The case has prompted wide-ranging discussions about race on campus.
The university honored Richard Collins III, who was fatally stabbed on the campus.
Collins was scheduled to graduate from Bowie State University on Tuesday. His family accepted his degree at the commencement ceremony held on the College Park campus.
Police say Collins was attacked by Sean Urbanski early Saturday while visiting the University of Maryland. The black student’s slaying is being investigated by the FBI as a possible hate crime.
It is important to Collins’ friends to find out whether he was killed for the color of his skin.
“Dealing with a situation such as a potential hate crime, our humanity cannot be forgotten, because that’s the hate crime. It’s complete opposite of humanity,” says Ian Sloan.
The state attorney spokesman says they are still interviewing witnesses and the FBI is continuing to trace the suspect’s digital trail, which police say includes membership in “Alt-Right” nation which posted racist messages.
Another report says he had a profile on a website where he commented on and “favorited” racist images.
Urbanski’s lawyer says his client was drunk when he stabbed Collins in the chest.
“It means a lot to find out if it truly was a hate crime, because that, that’s just as bad enough someone in an intoxicated state can be violent but to be motivated by racial hatred,” says UMD assistant dean Andrea Morris.
College Park President Wallace Loh attended the memorial service.
Students have criticized him for doing little to stem racial divisions after several incidents.
Urbanski, who is white, is charged with first- and second-degree murder and first-degree assault. He is being held without bond.
The University of Maryland released the following statement Wednesday regarding the incident and outlined an action plan to combat racism:
Dear University of Maryland community,
As we grieve the loss of Lt. Richard Collins III of Bowie State University, we must also act to combat hate and create a safer campus.
The investigation and prosecution of this heinous crime is underway, led by the State’s Attorney for Prince George’s County, supported by the Prince George’s County Police Department, the University of Maryland Police Department (UMPD), and the Federal Bureau of Investigation. We must allow these law enforcement agencies the time to do their work with due diligence.
But we must do more. Based on advice I have received from a broad coalition of campus partners, I am announcing the following University actions, effective immediately.

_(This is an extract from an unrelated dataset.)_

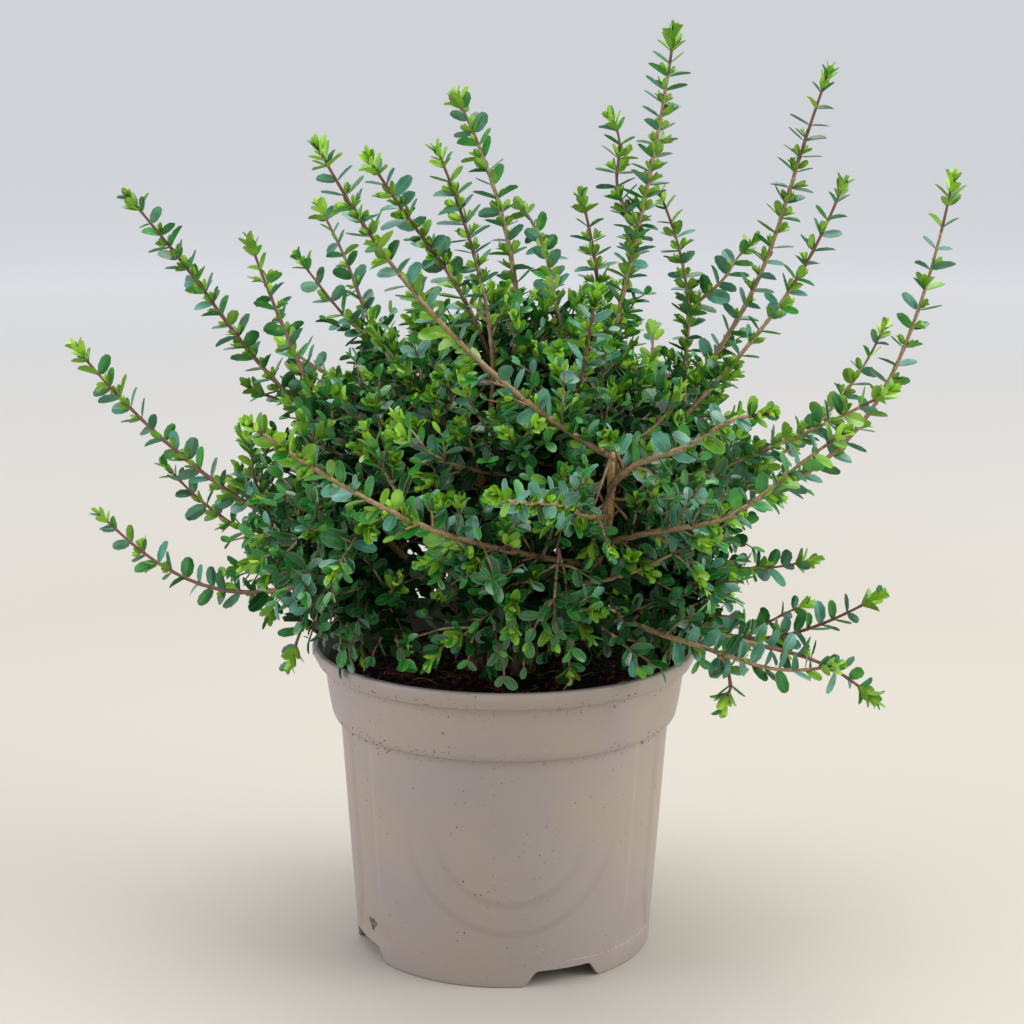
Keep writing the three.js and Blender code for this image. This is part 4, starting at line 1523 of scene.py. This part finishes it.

1. We have asked the Office of Diversity & Inclusion (ODI) to create a trained, rapid-response team for any hate-bias incident. This action team — comprised of faculty, staff, and students — would provide support and services to any member of our community who is the subject of a hate incident.
2. We will allocate $100,000 in supplemental funds for the ODI to support diversity and inclusion efforts that educate all members of our community.
3. We will task the Office of Civil Rights & Sexual Misconduct to lead in the development and dissemination of an annual report on all hate-bias incidents on campus. This will provide information about incident rates and ongoing prevention, response and education measures.
4. We will ask the Athletic Council to immediately consider how to strengthen existing Intercollegiate Athletics policy to explicitly prohibit any hate-bias symbols or actions in any athletic venue, subject to immediate removal of the violator from that venue.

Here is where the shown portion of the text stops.